Overall, Dido’s portrayal by both Virgil and Ovid within a contemporary period of history is fascinating and complex. She is a character that should not have been sympathetic to a Roman audience: a foreign woman who rules alone over a successful city who threatens the Roman foundation myth by beginning an affair with Aeneas. Whilst the morals of Augustan Rome would have condemned her, and indeed she is punished by her own suicide, Dido is given prominence in both the Aeneid and the Heroides to express her emotions, lending a tragic tone to her characterisation in both poems. The fundamental difference between Virgil’s and Ovid’s Dido is the priorities of the genres of epic and elegy.
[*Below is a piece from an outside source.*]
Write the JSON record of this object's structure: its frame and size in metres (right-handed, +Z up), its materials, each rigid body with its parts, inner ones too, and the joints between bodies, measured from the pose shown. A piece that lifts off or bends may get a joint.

Her portrayal by both authors is steeped with comments on gender and rich intertextuality, leading to a deep and sympathetic portrayal. At the same time, she is a product of the Roman ideals and culture that Virgil and Ovid were writing in, leading to fascinating depictions of one character by two very different authors.


Sources:

Ovid. (1990) Heroides. Translated by H. Isbell. London: Penguin Books

Virgil. (1990) The Aeneid. Translated by D. West. London: Penguin Books.